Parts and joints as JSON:

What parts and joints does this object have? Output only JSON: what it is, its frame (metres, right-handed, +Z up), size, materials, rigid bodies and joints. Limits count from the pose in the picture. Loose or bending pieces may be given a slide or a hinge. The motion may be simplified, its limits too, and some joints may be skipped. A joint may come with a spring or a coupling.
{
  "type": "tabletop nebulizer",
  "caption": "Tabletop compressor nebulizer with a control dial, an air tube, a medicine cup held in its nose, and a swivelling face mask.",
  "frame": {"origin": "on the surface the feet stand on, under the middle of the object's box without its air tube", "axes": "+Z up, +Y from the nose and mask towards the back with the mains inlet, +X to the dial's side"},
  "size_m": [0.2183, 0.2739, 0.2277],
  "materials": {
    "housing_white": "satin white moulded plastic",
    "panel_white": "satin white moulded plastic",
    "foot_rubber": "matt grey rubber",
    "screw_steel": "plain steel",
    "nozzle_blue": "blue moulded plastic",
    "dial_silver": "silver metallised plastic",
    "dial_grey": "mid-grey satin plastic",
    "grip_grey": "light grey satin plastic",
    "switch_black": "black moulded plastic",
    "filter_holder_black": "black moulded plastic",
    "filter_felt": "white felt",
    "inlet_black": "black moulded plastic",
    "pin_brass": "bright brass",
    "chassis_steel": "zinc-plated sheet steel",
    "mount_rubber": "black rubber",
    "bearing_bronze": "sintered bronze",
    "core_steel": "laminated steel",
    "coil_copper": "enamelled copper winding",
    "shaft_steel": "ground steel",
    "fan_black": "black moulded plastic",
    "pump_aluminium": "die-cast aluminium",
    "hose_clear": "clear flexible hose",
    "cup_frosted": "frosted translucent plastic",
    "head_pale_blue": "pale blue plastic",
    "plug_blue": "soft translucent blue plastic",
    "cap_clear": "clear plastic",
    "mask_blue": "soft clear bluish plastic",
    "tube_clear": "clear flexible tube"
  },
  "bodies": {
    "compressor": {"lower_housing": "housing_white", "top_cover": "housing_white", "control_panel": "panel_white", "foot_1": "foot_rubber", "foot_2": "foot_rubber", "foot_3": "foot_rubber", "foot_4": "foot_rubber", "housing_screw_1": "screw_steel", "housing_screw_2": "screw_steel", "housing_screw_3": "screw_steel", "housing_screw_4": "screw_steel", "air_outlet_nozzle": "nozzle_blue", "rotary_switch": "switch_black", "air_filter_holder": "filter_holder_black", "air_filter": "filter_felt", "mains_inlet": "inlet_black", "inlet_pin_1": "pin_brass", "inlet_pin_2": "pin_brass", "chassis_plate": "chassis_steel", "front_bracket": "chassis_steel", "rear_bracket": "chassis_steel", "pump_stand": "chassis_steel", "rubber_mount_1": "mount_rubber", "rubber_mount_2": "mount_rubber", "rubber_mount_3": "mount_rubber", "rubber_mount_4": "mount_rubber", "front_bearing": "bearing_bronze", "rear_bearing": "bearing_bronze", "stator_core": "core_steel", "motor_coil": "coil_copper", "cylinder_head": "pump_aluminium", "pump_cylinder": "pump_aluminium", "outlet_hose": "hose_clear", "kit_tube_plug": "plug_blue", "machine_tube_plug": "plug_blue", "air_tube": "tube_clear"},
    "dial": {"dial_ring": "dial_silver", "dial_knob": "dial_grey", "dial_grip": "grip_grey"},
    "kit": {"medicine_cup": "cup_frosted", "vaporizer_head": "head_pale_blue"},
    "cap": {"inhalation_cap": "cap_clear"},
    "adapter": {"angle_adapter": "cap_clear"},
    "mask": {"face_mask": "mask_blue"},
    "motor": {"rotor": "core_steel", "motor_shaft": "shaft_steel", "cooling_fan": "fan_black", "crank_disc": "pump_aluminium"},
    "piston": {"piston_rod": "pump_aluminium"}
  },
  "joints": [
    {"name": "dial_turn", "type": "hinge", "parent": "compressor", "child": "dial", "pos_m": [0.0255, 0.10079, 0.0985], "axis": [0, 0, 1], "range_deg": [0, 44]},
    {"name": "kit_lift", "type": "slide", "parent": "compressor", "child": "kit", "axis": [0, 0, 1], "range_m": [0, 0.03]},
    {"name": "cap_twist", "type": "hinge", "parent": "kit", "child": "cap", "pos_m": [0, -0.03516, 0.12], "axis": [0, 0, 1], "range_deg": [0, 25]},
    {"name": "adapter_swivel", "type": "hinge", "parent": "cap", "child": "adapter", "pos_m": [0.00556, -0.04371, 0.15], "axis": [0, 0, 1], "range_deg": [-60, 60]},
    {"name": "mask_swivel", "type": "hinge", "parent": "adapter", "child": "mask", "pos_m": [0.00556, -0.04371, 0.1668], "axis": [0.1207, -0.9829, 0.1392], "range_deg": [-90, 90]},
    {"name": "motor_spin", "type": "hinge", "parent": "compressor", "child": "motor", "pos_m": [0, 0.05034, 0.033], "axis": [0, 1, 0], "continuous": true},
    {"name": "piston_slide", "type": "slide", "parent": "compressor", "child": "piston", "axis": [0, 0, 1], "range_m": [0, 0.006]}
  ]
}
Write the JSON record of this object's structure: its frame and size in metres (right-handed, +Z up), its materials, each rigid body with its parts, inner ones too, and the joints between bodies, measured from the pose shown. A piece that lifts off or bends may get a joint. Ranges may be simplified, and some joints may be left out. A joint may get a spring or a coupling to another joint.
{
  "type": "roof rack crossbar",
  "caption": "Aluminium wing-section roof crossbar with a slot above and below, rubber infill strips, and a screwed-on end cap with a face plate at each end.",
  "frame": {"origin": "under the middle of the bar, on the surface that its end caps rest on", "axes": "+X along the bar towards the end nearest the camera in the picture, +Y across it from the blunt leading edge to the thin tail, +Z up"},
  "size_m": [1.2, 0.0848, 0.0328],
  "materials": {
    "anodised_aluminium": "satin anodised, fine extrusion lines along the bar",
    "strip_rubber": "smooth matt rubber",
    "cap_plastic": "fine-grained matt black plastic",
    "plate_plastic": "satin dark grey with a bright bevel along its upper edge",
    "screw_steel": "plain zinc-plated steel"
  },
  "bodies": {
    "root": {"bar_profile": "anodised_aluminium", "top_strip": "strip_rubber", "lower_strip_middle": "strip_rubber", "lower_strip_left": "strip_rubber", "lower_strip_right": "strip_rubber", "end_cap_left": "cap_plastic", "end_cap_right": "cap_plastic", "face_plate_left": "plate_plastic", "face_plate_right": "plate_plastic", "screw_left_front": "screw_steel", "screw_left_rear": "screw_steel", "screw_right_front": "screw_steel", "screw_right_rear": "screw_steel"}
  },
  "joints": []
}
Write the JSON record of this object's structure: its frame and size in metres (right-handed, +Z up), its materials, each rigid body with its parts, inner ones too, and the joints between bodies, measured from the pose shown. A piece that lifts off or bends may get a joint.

**Challenge**
Return the entries above exactly as they appear.

**Worked answer**
What parts and joints does this object have? Output only JSON: what it is, its frame (metres, right-handed, +Z up), size, materials, rigid bodies and joints. Limits count from the pose in the picture. Loose or bending pieces may be given a slide or a hinge. The motion may be simplified, its limits too, and some joints may be skipped. A joint may come with a spring or a coupling.
{
  "type": "tabletop nebulizer",
  "caption": "Tabletop compressor nebulizer with a control dial, an air tube, a medicine cup held in its nose, and a swivelling face mask.",
  "frame": {"origin": "on the surface the feet stand on, under the middle of the object's box without its air tube", "axes": "+Z up, +Y from the nose and mask towards the back with the mains inlet, +X to the dial's side"},
  "size_m": [0.2183, 0.2739, 0.2277],
  "materials": {
    "housing_white": "satin white moulded plastic",
    "panel_white": "satin white moulded plastic",
    "foot_rubber": "matt grey rubber",
    "screw_steel": "plain steel",
    "nozzle_blue": "blue moulded plastic",
    "dial_silver": "silver metallised plastic",
    "dial_grey": "mid-grey satin plastic",
    "grip_grey": "light grey satin plastic",
    "switch_black": "black moulded plastic",
    "filter_holder_black": "black moulded plastic",
    "filter_felt": "white felt",
    "inlet_black": "black moulded plastic",
    "pin_brass": "bright brass",
    "chassis_steel": "zinc-plated sheet steel",
    "mount_rubber": "black rubber",
    "bearing_bronze": "sintered bronze",
    "core_steel": "laminated steel",
    "coil_copper": "enamelled copper winding",
    "shaft_steel": "ground steel",
    "fan_black": "black moulded plastic",
    "pump_aluminium": "die-cast aluminium",
    "hose_clear": "clear flexible hose",
    "cup_frosted": "frosted translucent plastic",
    "head_pale_blue": "pale blue plastic",
    "plug_blue": "soft translucent blue plastic",
    "cap_clear": "clear plastic",
    "mask_blue": "soft clear bluish plastic",
    "tube_clear": "clear flexible tube"
  },
  "bodies": {
    "compressor": {"lower_housing": "housing_white", "top_cover": "housing_white", "control_panel": "panel_white", "foot_1": "foot_rubber", "foot_2": "foot_rubber", "foot_3": "foot_rubber", "foot_4": "foot_rubber", "housing_screw_1": "screw_steel", "housing_screw_2": "screw_steel", "housing_screw_3": "screw_steel", "housing_screw_4": "screw_steel", "air_outlet_nozzle": "nozzle_blue", "rotary_switch": "switch_black", "air_filter_holder": "filter_holder_black", "air_filter": "filter_felt", "mains_inlet": "inlet_black", "inlet_pin_1": "pin_brass", "inlet_pin_2": "pin_brass", "chassis_plate": "chassis_steel", "front_bracket": "chassis_steel", "rear_bracket": "chassis_steel", "pump_stand": "chassis_steel", "rubber_mount_1": "mount_rubber", "rubber_mount_2": "mount_rubber", "rubber_mount_3": "mount_rubber", "rubber_mount_4": "mount_rubber", "front_bearing": "bearing_bronze", "rear_bearing": "bearing_bronze", "stator_core": "core_steel", "motor_coil": "coil_copper", "cylinder_head": "pump_aluminium", "pump_cylinder": "pump_aluminium", "outlet_hose": "hose_clear", "kit_tube_plug": "plug_blue", "machine_tube_plug": "plug_blue", "air_tube": "tube_clear"},
    "dial": {"dial_ring": "dial_silver", "dial_knob": "dial_grey", "dial_grip": "grip_grey"},
    "kit": {"medicine_cup": "cup_frosted", "vaporizer_head": "head_pale_blue"},
    "cap": {"inhalation_cap": "cap_clear"},
    "adapter": {"angle_adapter": "cap_clear"},
    "mask": {"face_mask": "mask_blue"},
    "motor": {"rotor": "core_steel", "motor_shaft": "shaft_steel", "cooling_fan": "fan_black", "crank_disc": "pump_aluminium"},
    "piston": {"piston_rod": "pump_aluminium"}
  },
  "joints": [
    {"name": "dial_turn", "type": "hinge", "parent": "compressor", "child": "dial", "pos_m": [0.0255, 0.10079, 0.0985], "axis": [0, 0, 1], "range_deg": [0, 44]},
    {"name": "kit_lift", "type": "slide", "parent": "compressor", "child": "kit", "axis": [0, 0, 1], "range_m": [0, 0.03]},
    {"name": "cap_twist", "type": "hinge", "parent": "kit", "child": "cap", "pos_m": [0, -0.03516, 0.12], "axis": [0, 0, 1], "range_deg": [0, 25]},
    {"name": "adapter_swivel", "type": "hinge", "parent": "cap", "child": "adapter", "pos_m": [0.00556, -0.04371, 0.15], "axis": [0, 0, 1], "range_deg": [-60, 60]},
    {"name": "mask_swivel", "type": "hinge", "parent": "adapter", "child": "mask", "pos_m": [0.00556, -0.04371, 0.1668], "axis": [0.1207, -0.9829, 0.1392], "range_deg": [-90, 90]},
    {"name": "motor_spin", "type": "hinge", "parent": "compressor", "child": "motor", "pos_m": [0, 0.05034, 0.033], "axis": [0, 1, 0], "continuous": true},
    {"name": "piston_slide", "type": "slide", "parent": "compressor", "child": "piston", "axis": [0, 0, 1], "range_m": [0, 0.006]}
  ]
}
Write the JSON record of this object's structure: its frame and size in metres (right-handed, +Z up), its materials, each rigid body with its parts, inner ones too, and the joints between bodies, measured from the pose shown. A piece that lifts off or bends may get a joint. Ranges may be simplified, and some joints may be left out. A joint may get a spring or a coupling to another joint.
{
  "type": "roof rack crossbar",
  "caption": "Aluminium wing-section roof crossbar with a slot above and below, rubber infill strips, and a screwed-on end cap with a face plate at each end.",
  "frame": {"origin": "under the middle of the bar, on the surface that its end caps rest on", "axes": "+X along the bar towards the end nearest the camera in the picture, +Y across it from the blunt leading edge to the thin tail, +Z up"},
  "size_m": [1.2, 0.0848, 0.0328],
  "materials": {
    "anodised_aluminium": "satin anodised, fine extrusion lines along the bar",
    "strip_rubber": "smooth matt rubber",
    "cap_plastic": "fine-grained matt black plastic",
    "plate_plastic": "satin dark grey with a bright bevel along its upper edge",
    "screw_steel": "plain zinc-plated steel"
  },
  "bodies": {
    "root": {"bar_profile": "anodised_aluminium", "top_strip": "strip_rubber", "lower_strip_middle": "strip_rubber", "lower_strip_left": "strip_rubber", "lower_strip_right": "strip_rubber", "end_cap_left": "cap_plastic", "end_cap_right": "cap_plastic", "face_plate_left": "plate_plastic", "face_plate_right": "plate_plastic", "screw_left_front": "screw_steel", "screw_left_rear": "screw_steel", "screw_right_front": "screw_steel", "screw_right_rear": "screw_steel"}
  },
  "joints": []
}
Write the JSON record of this object's structure: its frame and size in metres (right-handed, +Z up), its materials, each rigid body with its parts, inner ones too, and the joints between bodies, measured from the pose shown. A piece that lifts off or bends may get a joint.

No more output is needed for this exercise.